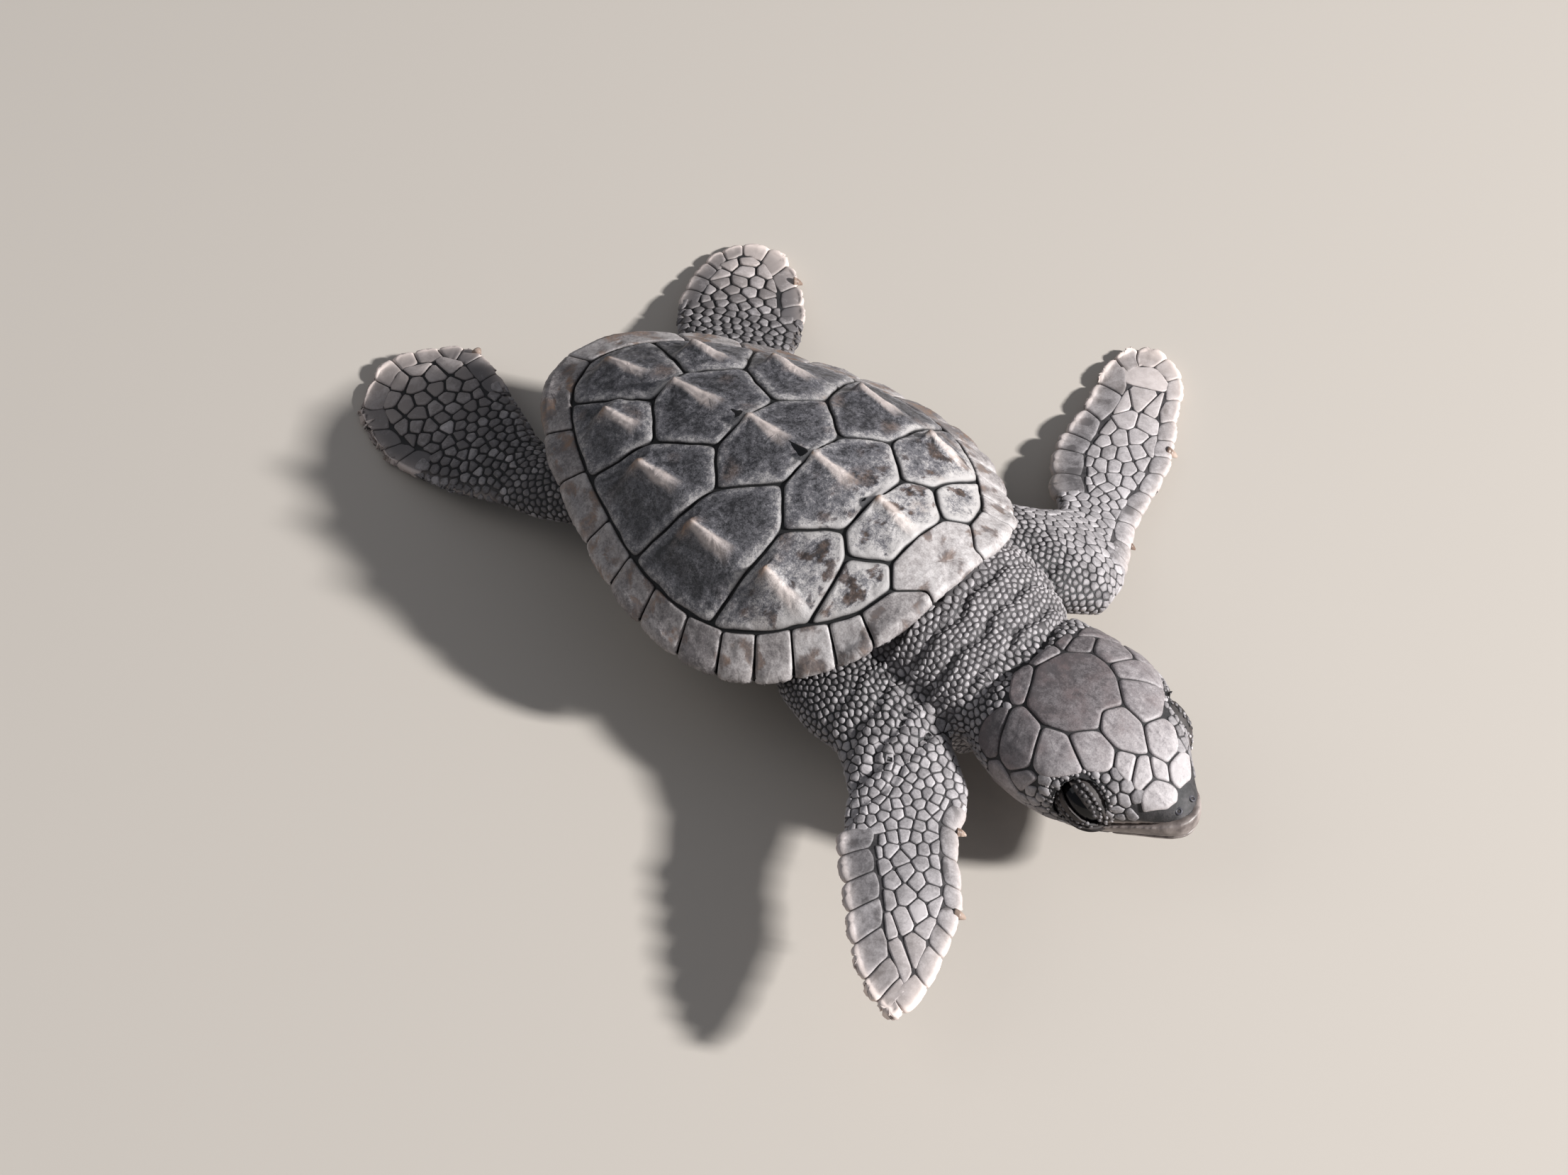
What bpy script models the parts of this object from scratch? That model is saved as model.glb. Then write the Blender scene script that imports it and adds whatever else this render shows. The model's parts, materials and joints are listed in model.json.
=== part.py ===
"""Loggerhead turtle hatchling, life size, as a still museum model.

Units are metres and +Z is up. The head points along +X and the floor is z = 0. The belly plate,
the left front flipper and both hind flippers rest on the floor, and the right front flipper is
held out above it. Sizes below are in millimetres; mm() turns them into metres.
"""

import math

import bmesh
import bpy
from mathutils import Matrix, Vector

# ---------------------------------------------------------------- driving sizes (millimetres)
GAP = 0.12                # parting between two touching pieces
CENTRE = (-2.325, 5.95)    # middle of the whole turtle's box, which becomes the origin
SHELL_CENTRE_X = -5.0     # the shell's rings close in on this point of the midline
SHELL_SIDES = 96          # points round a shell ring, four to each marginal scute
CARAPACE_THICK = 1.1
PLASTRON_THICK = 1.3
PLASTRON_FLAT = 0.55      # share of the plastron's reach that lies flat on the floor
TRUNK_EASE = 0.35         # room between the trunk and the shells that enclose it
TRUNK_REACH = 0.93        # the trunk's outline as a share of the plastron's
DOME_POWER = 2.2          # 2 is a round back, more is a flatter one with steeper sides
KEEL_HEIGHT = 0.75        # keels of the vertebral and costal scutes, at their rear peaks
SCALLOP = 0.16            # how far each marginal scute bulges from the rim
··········
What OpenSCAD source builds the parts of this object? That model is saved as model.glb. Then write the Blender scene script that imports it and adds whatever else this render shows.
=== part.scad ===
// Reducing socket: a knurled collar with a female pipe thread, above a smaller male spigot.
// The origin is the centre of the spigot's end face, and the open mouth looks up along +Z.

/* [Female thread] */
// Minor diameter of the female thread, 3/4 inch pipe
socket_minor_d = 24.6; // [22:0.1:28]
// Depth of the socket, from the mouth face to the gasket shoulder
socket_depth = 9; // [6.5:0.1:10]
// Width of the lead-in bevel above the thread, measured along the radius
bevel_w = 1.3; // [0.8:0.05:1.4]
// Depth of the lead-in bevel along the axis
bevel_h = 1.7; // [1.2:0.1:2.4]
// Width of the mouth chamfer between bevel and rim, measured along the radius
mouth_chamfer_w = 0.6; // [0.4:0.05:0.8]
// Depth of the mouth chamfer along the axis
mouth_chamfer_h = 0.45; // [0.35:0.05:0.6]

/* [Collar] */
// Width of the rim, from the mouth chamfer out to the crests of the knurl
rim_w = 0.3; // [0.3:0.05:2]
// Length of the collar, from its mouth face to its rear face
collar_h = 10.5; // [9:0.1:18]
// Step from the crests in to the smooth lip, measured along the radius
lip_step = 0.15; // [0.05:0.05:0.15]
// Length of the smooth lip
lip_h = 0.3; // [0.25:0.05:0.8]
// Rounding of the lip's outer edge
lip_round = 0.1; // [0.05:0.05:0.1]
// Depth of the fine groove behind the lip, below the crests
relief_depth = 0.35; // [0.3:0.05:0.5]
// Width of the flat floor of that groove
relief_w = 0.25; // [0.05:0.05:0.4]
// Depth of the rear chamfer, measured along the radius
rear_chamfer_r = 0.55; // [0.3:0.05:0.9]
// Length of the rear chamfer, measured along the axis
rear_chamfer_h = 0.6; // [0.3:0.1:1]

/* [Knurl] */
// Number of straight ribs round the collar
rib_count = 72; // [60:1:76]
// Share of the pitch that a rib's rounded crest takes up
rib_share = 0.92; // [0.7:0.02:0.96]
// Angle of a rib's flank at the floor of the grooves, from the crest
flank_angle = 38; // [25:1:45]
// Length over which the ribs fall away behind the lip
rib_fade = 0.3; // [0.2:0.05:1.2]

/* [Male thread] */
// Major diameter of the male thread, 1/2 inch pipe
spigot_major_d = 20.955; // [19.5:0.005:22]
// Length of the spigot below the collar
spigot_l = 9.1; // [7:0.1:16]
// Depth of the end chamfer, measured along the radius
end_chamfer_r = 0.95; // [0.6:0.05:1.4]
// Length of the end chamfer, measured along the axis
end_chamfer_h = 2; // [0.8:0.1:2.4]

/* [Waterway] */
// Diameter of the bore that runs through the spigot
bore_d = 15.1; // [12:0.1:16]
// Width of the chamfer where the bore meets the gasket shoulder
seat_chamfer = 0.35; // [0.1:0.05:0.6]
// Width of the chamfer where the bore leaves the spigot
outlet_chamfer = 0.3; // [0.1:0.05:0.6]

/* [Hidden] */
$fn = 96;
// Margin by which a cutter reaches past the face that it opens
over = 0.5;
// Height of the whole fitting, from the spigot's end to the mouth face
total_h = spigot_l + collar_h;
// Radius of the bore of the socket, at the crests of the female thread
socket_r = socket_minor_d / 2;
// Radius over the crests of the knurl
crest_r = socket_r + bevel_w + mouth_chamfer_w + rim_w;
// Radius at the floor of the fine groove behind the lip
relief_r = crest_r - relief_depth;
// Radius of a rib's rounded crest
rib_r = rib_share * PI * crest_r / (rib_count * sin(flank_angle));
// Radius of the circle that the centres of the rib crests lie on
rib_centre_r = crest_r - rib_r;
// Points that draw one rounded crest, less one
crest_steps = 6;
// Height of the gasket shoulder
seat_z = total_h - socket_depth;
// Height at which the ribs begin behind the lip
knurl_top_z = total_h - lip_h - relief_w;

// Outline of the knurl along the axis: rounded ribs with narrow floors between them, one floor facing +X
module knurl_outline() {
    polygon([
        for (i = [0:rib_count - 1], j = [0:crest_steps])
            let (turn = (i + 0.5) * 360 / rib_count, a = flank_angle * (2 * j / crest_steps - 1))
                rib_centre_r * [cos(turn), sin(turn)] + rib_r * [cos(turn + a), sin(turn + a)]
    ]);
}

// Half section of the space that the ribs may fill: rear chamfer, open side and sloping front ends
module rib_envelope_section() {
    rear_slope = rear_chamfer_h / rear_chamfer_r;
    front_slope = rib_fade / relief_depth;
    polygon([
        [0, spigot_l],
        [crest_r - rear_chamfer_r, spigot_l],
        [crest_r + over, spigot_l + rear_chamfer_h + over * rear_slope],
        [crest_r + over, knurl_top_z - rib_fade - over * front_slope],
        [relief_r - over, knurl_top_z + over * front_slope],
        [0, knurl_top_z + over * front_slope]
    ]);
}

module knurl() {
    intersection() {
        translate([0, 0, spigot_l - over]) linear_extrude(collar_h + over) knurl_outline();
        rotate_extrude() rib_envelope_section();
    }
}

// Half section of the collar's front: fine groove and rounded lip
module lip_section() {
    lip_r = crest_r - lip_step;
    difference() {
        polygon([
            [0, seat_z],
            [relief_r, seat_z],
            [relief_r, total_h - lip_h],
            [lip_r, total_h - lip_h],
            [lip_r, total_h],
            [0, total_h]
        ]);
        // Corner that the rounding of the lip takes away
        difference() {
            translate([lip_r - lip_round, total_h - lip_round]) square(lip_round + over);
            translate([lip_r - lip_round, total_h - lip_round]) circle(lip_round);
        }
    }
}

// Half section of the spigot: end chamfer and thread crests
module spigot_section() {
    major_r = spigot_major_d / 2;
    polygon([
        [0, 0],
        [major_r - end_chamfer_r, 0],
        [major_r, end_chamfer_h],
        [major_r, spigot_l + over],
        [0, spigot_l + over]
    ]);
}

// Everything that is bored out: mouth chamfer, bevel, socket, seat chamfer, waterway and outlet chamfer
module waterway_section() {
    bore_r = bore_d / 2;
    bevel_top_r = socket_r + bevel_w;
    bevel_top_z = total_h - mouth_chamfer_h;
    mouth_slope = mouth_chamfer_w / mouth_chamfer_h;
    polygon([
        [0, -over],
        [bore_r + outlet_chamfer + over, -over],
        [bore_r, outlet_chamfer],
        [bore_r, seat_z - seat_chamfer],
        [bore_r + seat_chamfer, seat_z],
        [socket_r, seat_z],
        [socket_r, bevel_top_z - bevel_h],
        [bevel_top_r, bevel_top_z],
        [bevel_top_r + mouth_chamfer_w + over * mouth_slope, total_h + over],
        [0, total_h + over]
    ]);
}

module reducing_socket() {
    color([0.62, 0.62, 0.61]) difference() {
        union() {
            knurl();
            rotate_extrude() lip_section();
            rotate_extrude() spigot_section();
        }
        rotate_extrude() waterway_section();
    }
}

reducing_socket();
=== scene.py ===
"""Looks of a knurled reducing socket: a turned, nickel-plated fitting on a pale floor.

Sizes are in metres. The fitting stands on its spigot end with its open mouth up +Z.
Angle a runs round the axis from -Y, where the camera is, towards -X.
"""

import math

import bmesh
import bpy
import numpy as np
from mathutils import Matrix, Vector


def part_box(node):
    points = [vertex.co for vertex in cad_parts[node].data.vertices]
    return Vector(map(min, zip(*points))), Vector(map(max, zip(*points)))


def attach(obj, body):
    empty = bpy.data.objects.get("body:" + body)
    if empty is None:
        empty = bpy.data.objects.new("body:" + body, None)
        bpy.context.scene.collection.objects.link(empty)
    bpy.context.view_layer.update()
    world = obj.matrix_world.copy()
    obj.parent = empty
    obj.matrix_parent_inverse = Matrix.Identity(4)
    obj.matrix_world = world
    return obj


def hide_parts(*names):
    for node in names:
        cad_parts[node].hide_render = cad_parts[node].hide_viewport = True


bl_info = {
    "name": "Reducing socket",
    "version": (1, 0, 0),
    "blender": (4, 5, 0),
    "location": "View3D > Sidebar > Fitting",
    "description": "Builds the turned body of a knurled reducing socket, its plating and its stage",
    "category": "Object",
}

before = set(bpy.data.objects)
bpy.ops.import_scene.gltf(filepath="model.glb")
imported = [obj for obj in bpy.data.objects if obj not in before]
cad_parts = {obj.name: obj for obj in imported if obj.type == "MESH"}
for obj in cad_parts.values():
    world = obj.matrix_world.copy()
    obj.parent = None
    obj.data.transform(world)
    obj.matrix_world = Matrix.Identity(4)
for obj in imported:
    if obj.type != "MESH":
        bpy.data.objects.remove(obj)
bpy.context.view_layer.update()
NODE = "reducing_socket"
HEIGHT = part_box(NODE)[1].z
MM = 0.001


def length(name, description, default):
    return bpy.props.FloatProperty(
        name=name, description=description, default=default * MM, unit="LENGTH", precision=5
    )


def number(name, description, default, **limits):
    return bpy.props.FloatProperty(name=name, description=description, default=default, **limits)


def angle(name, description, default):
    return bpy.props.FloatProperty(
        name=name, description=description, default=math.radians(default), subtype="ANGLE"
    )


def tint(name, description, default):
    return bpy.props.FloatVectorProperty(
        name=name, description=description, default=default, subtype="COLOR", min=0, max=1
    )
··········
AIM OF THE EXERCISE –
Exactly the lines from the one holding "What bpy script" through the one holding "still museum model." should be printed, ends included.

ANSWER –
What bpy script models the parts of this object from scratch? That model is saved as model.glb. Then write the Blender scene script that imports it and adds whatever else this render shows. The model's parts, materials and joints are listed in model.json.
=== part.py ===
"""Loggerhead turtle hatchling, life size, as a still museum model.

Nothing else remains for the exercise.